Earlier I received a phone call from a close family friend.  She called to share with me as she was praying this morning, her prayer book opened right to Viv's prayer card.  As she was looking at the picture of the ultrasound, she saw Mary looking upon Viv, with her hand on Viv's feet. She said it was almost like Mary was talking to Viv, or was going to kiss her.  I couldn't believe it--it proved as confirmation for me, for an experience I had while watching the ultrasound we had at Children's.  I saw a woman's face in with Viv.  I kept asking Rod if her saw her, and he looked at me like I was crazy.  But I saw her, with Viv and it seemed as though Viv knew she was there.  She would move when she came on the screen.  That same day, I was sitting in a friend's drive-way and looked into the clouds and saw the same face, and I knew I wasn't feeling these feelings, or walking this road alone.  Mary has been there, done that, in a definite more drastic degree than I am, but she is comforting me. She is walking hand in hand with me as I walk my Calvary anticipating my child's suffering.

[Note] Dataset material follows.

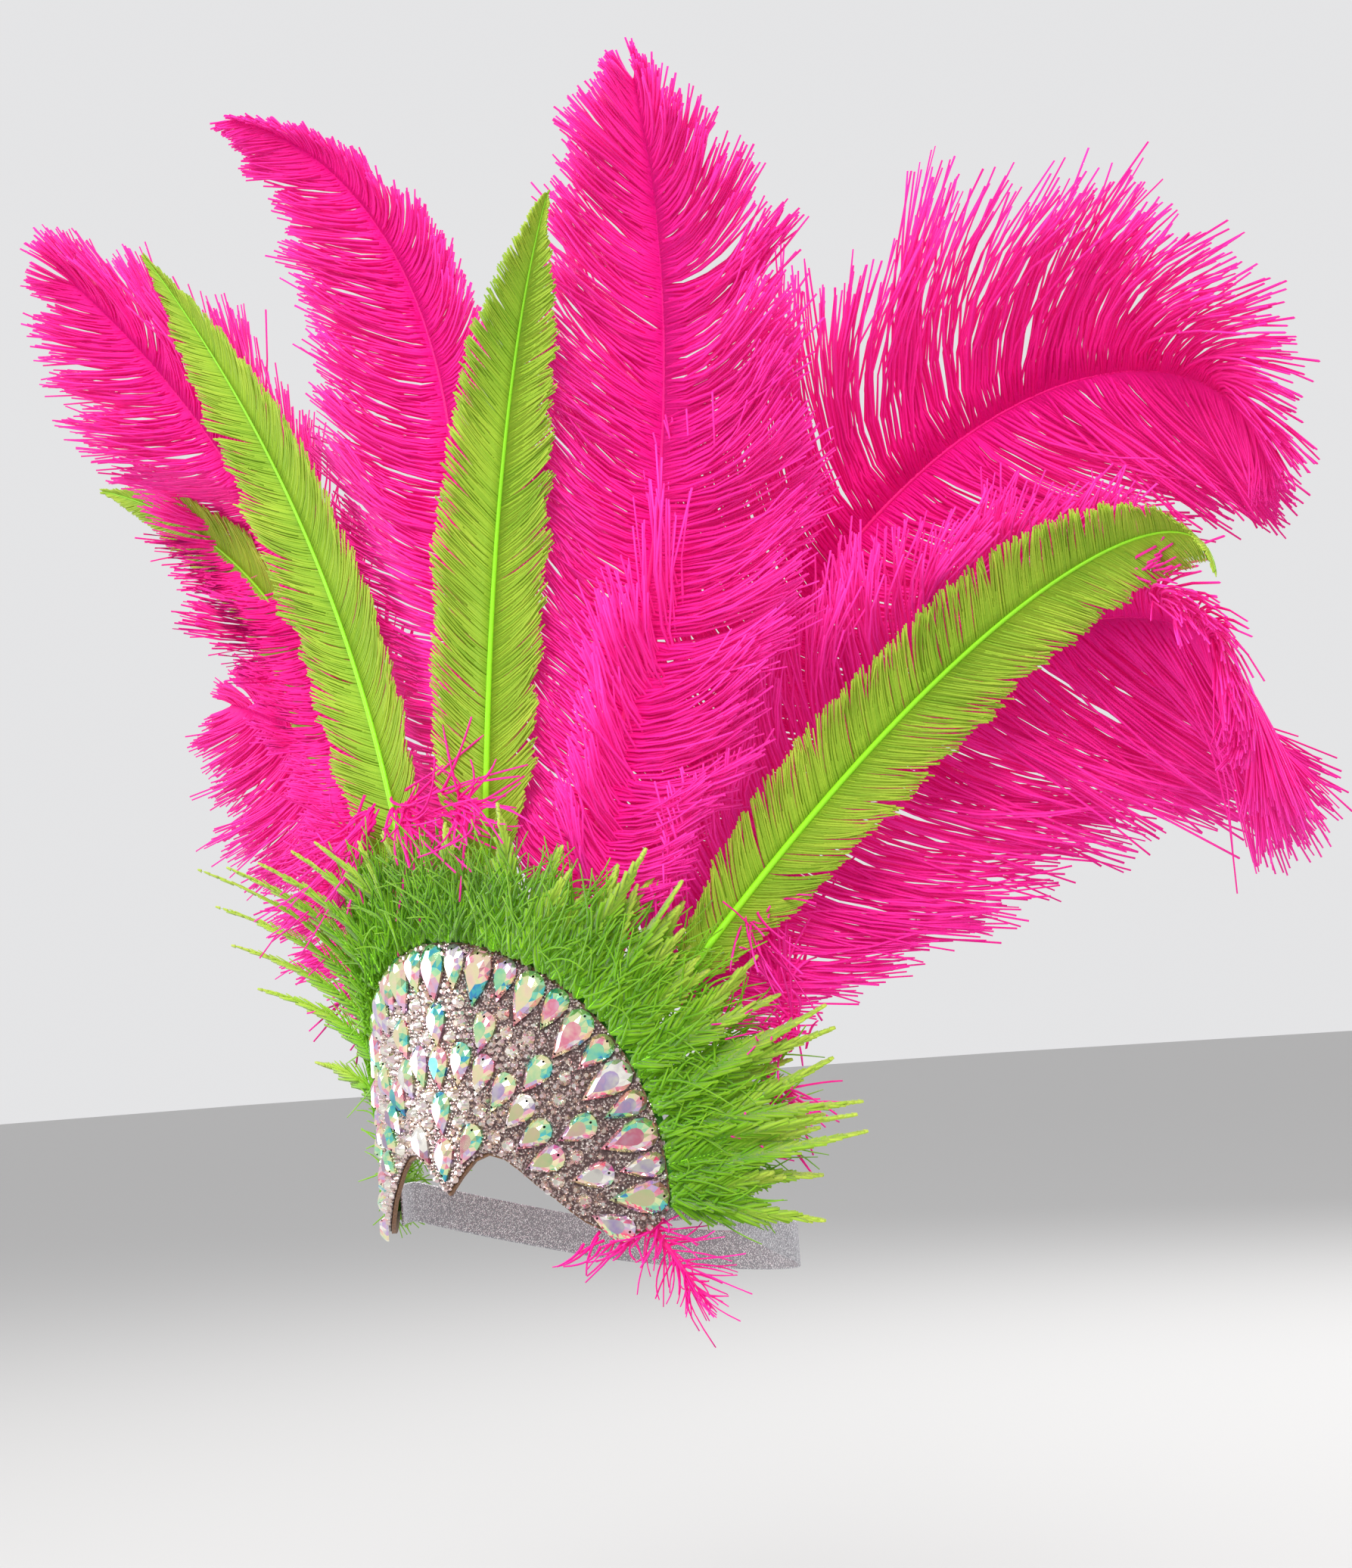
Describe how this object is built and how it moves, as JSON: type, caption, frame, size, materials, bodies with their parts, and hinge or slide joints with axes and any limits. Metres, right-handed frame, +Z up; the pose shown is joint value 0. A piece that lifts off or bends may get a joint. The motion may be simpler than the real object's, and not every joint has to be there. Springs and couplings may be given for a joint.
{
  "type": "carnival feather headdress",
  "caption": "Carnival headdress: a fan-shaped crown plate covered in faceted stones on an elastic band, a collar of green hackles, and a tall fan of pink plumes and green quills behind it.",
  "frame": {"origin": "Middle of the wearer's head at the height where the crown plate's lower edge meets the brow, which is the head seat.", "axes": "+Z up, the wearer looks along -Y, and +X is the wearer's left."},
  "size_m": [0.8387, 0.4393, 0.5991],
  "materials": {
    "leatherette": "brown leatherette, matt",
    "crystal": "clear faceted stone with an iridescent coating and a foiled back",
    "stone_bed": "packed small clear and champagne stones on a mauve-brown ground",
    "elastic": "flat elastic with silver glitter yarn",
    "green_hackle": "fluffy dyed hackle feathers",
    "green_quill": "combed blade feathers, dyed lime green",
    "pink_plume": "soft plumes, dyed fluorescent pink"
  },
  "bodies": {
    "root": {"crown_plate": "leatherette", "stone_bed": "stone_bed", "elastic_band": "elastic", "hackle_collar": "green_hackle", "rim_drop_01": "crystal", "rim_drop_02": "crystal", "rim_drop_03": "crystal", "rim_drop_04": "crystal", "rim_drop_05": "crystal", "rim_drop_06": "crystal", "rim_drop_07": "crystal", "rim_drop_08": "crystal", "rim_drop_09": "crystal", "rim_drop_10": "crystal", "rim_drop_11": "crystal", "rim_drop_12": "crystal", "rim_drop_13": "crystal", "rim_drop_14": "crystal", "rim_drop_15": "crystal", "rim_drop_16": "crystal", "rim_drop_17": "crystal", "rim_drop_18": "crystal", "rim_drop_19": "crystal", "rim_drop_20": "crystal", "rim_drop_21": "crystal", "rim_drop_22": "crystal", "rim_drop_23": "crystal", "rim_drop_24": "crystal", "rim_drop_25": "crystal", "rim_drop_26": "crystal", "rim_drop_27": "crystal", "plume_centre": "pink_plume", "plume_left_1": "pink_plume", "plume_left_2": "pink_plume", "plume_left_3": "pink_plume", "plume_right_1": "pink_plume", "plume_right_2": "pink_plume", "plume_right_3": "pink_plume", "temple_tuft": "pink_plume", "quill_left_1": "green_quill", "quill_left_2": "green_quill", "quill_right_1": "green_quill", "quill_right_2": "green_quill"}
  },
  "joints": []
}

Knowing this, I have great joy as we anticipate the Resurrection.  We all know the end of the story.  We know it is a happy ending, a joyful ending, a life-saving ending.  How exciting to see what God all has in store for each us on this journey!

Thursday, April 5, 2012

It's the Grinch Effect

Good morning!  And for those of you who are Reds Enthusiasts, Congrats and Good Luck today with the game :)

I can't believe it is Holy Week; more specifically that today begins the Triduum, the Holiest Days within the Church.  My brother called me from UD Sunday night after going to Mass and says, "Well today is Palm Sunday.  And you know, I was thinking in Mass....Jesus was a Miracle at Easter--Viv could be a Miracle too!"  How sweet!  The Hope Vivi is demanding people to have is remarkable. 

We went to the doctor yesterday.  The Nurse Practitioner at the Practice I go to is AMAZING.  I never saw my OB until I got pregnant, I always went to her.  She sat down, almost crying (which is funny within itself, because she is a tough cookie) and just said, "I have been thinking so much about you--how are you really?"  I think she was taken aback when I smiled and replied with a "Great! Viv is already a great blessing and miracle".  I am sincerely beginning to think that people outside of this bubble of love and faith that I swimming in, truly believe I am A.) in denial or B.) off my rocker.  Option A:  I can understand why they think I am in denial.  By the world's standards, this is pretty rough to say the least.  And I am not denying that I have my moments, but she is going to make it through regardless of my moments or non-moments--I would rather be the cheerleader holding up the foam finger believing fully in the blessing she is, believing in the power of faith and believing in the technology of modern medicine.  Now, option B, I can't really stand up to.  Everyone is a little crazy :)
Viv's heart though, is beating STRONG, and the Nurse did say you wouldn't know anything by just hearing it.  For me, hearing her heartbeat is almost like hearing her little voice--it is always a moment that I never want to leave, because in those moments she is speaking to me.  I feel like I can already feel her disposition in that "boom,boom,boom" moving at what seems the speed of light: joyful....a little ornery....happy-go-lucky....but stubborn--which in her first moments will be the greatest gift.

My cousin wrote me a Facebook message wanting to run for Viv in the Chicago Marathon.  Immediately upon reading it, tears began sliding down my face, completely touched by her heart, and I realized--every prayer is making Viv's heart stronger.  Every sacrifice is making Viv's heart stronger.  Every action done with Viv's intention is making her heart stronger.  It's totally the Grinch Effect.  I can almost see it happening--and know a miracle is brewing.